Roll d20 + ability bonus + proficiency bonus against a Difficulty Score. Abilities use direct modifiers (−1 to +5) instead of base scores, removing a calculation step from every roll. Character progression replaces classes and levels with a 20-step path: at each step you choose between two or more diverging features, and prerequisites gate later options.

Best For

Groups familiar with d20 fantasy who want deeper character customization, inclusive design covering any parentage pairing and accessibility for disabled characters, and long campaigns where each hero's 20-step path diverges from the rest of the party.

Highlights

Parentage system inherits traits from any two birth parents across 15 peoples (dwarven, elven, human, halfling, avian, celestial, draconic, genie, gnoll, gnomish, goblin, kobold, infernal, orc, plus Complex Parentage) for hundreds of pairing combinations. Accessibility rules treat Blind and Deaf characters as mechanically viable heroes and integrate prosthetics and wheelchairs as part of the character. The 20-step branching progression replaces classes and levels — each step is a choice between two or more features that gate further specializations.

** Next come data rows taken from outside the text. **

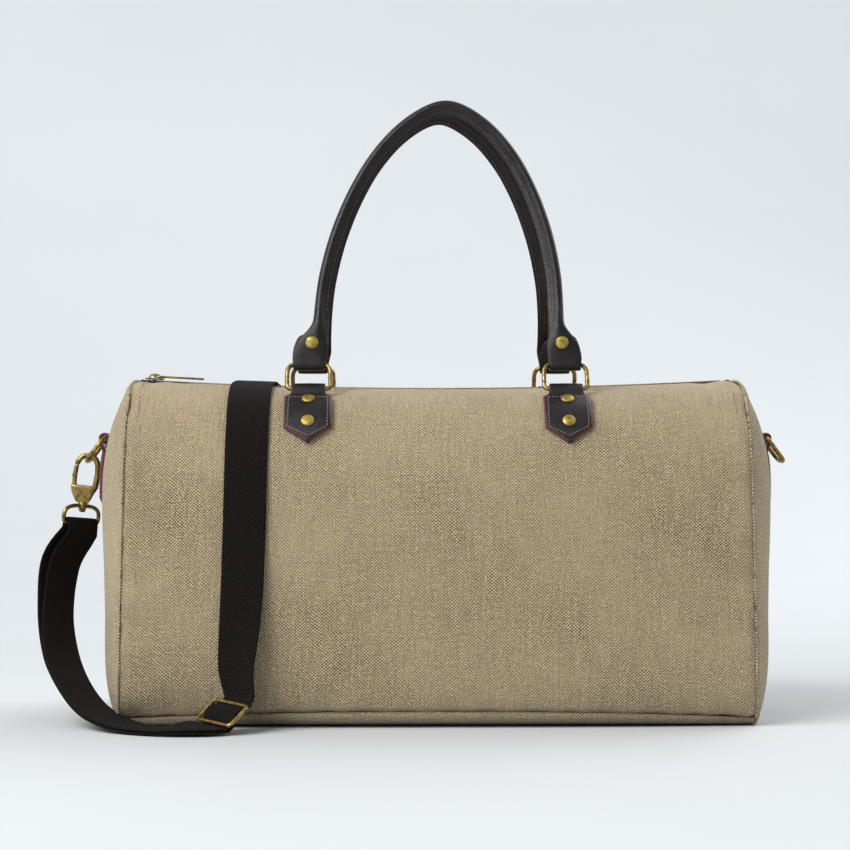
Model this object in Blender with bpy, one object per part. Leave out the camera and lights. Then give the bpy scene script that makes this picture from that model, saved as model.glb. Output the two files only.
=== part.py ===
"""Canvas weekender duffel bag with leather handles, brass hardware and a webbing shoulder strap.

Units are metres, +Z is up and the origin is at the centre of the base, on the floor.
+X runs along the bag to its right end and -Y is the front.
"""

import math

import bmesh
import bpy
from mathutils import Matrix, Vector

# Bag body
BAG_LENGTH = 0.471
BAG_DEPTH = 0.244
BAG_HEIGHT = 0.2545
END_BULGE = 0.0245
END_TAPER = 0.008
MOUTH_RISE = 0.0066
WIDEST_HEIGHT = 0.120
SHOULDER_POWER = 3.5
FOOT_POWER = 9.0
SEAM_HEIGHT = 0.012
SEAM_DROP = 0.006
BASE_FLAT = 0.090
PANEL_WALL = 0.0016
BASE_WALL = 0.0020
LINING_WALL = 0.0008
BOARD_WALL = 0.0024
BOARD_MARGIN = 0.020
GAP = 0.0003
LINING_GAP = 0.0006

# Zip
MOUTH_WIDTH = 0.021
ZIP_END_MARGIN = 0.004
TAPE_WIDTH = 0.0152
TAPE_WALL = 0.0008
TEETH_WIDTH = 0.0024
TEETH_WALL = 0.0022
TEETH_GAP = 0.0024
STOP_LENGTH = 0.003
SLIDER_LENGTH = 0.014
SLIDER_WIDTH = 0.011
SLIDER_PLATE = 0.0012
PULL_LENGTH = 0.030
PULL_WIDTH = 0.0065

# Rings and the tabs that hold them
WIRE = 0.0035
RING_WIDTH = 0.0365
RING_HEIGHT = 0.026
HANDLE_SPACING = 0.196
RING_PIVOT_Y = 0.070
RING_LEAN = math.radians(30)
LEATHER = 0.0018
TAB_WIDTH = 0.036
TAB_NECK = 0.0254
TAB_LENGTH = 0.056
TAB_POINT = 0.012
SIDE_TAB_WIDTH = 0.030
SIDE_TAB_LENGTH = 0.050
SIDE_RING_HEIGHT = 0.2145
SIDE_RING_DROP = math.radians(53)

# Rivets
RIVET_HEAD = 0.010
RIVET_RISE = 0.0022
TAB_RIVETS = (0.0165, 0.0395)

# Handles
HANDLE_LEAN = math.radians(13)
HANDLE_RISE = 0.2017
HANDLE_ROLL = 0.012
HANDLE_THICK = 0.0085
PADDLE_WIDTH = 0.030
FOLD_WIDTH = 0.024
FOLD_LEATHER = 0.0020
FOLD_CLEARANCE = 0.0008
HANDLE_RIVET_RISE = 0.0150

# Shoulder strap
WEBBING_WIDTH = 0.032
WEBBING = 0.0018
LAYER_GAP = 0.0004
EYE_WIDTH = 0.0405
EYE_HEIGHT = 0.0165
EYE_WIRE = 0.0032
HOOK_WIDTH = 0.0215
HOOK_LENGTH = 0.039
HOOK_WIRE = 0.0040
HOOK_BODY = 0.013
POST_RADIUS = 0.0018
POST_CLEARANCE = 0.0003
SLIDER_FRAME_WIDTH = 0.0395
SLIDER_FRAME_LENGTH = 0.0245
SLIDER_WIRE = 0.0030

HALF_LENGTH = BAG_LENGTH / 2
ZIP_HALF = HALF_LENGTH - ZIP_END_MARGIN
MOUTH_RADIUS = (ZIP_HALF**2 + MOUTH_RISE**2) / (2 * MOUTH_RISE)
X_AXIS = Vector((1, 0, 0))
Y_AXIS = Vector((0, 1, 0))
Z_AXIS = Vector((0, 0, 1))


# ---------------------------------------------------------------- finishes

FINISHES = {
    "canvas": ((0.42, 0.34, 0.23), 0.9, 0.0),
    "lining": ((0.20, 0.16, 0.11), 0.9, 0.0),
    "board": ((0.30, 0.22, 0.13), 0.8, 0.0),
    "leather": ((0.045, 0.030, 0.028), 0.45, 0.0),
    "webbing": ((0.035, 0.026, 0.025), 0.9, 0.0),
    "tape": ((0.05, 0.035, 0.03), 0.9, 0.0),
    "rivet_brass": ((0.42, 0.32, 0.10), 0.35, 1.0),
    "antique_brass": ((0.26, 0.18, 0.06), 0.4, 1.0),
}


def finish(name):
    """The material of this name, made the first time it is asked for."""
    found = bpy.data.materials.get(name)
    if found:
        return found
    colour, roughness, metallic = FINISHES[name]
    made = bpy.data.materials.new(name)
    made.use_nodes = True
    shader = made.node_tree.nodes["Principled BSDF"]
    shader.inputs["Base Color"].default_value = (*colour, 1)
    shader.inputs["Roughness"].default_value = roughness
    shader.inputs["Metallic"].default_value = metallic
    return made


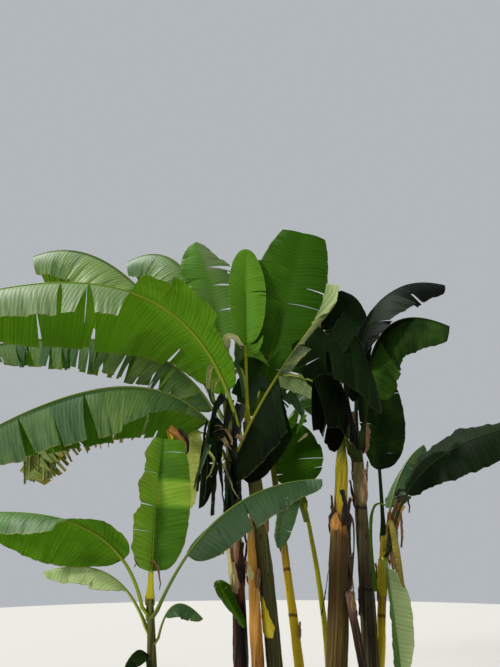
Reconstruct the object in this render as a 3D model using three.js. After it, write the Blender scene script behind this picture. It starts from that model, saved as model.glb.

Awakening heirlooms (weapons, armor, trinkets) gain new properties as characters take steps, growing in power and personality alongside their owner.

Considerations

477-page rulebook with substantial mechanical innovation in character creation requires significant reading before a first session. No adventures are included in the core rules — GMs must design their own scenarios or source from d20-compatible content. The steps system departs from familiar level/class structure, so players coming from d20 fantasy must learn a new progression model. No native rolled initiative — the storyteller chooses one of four ability-based turn-order methods at the start of each combat.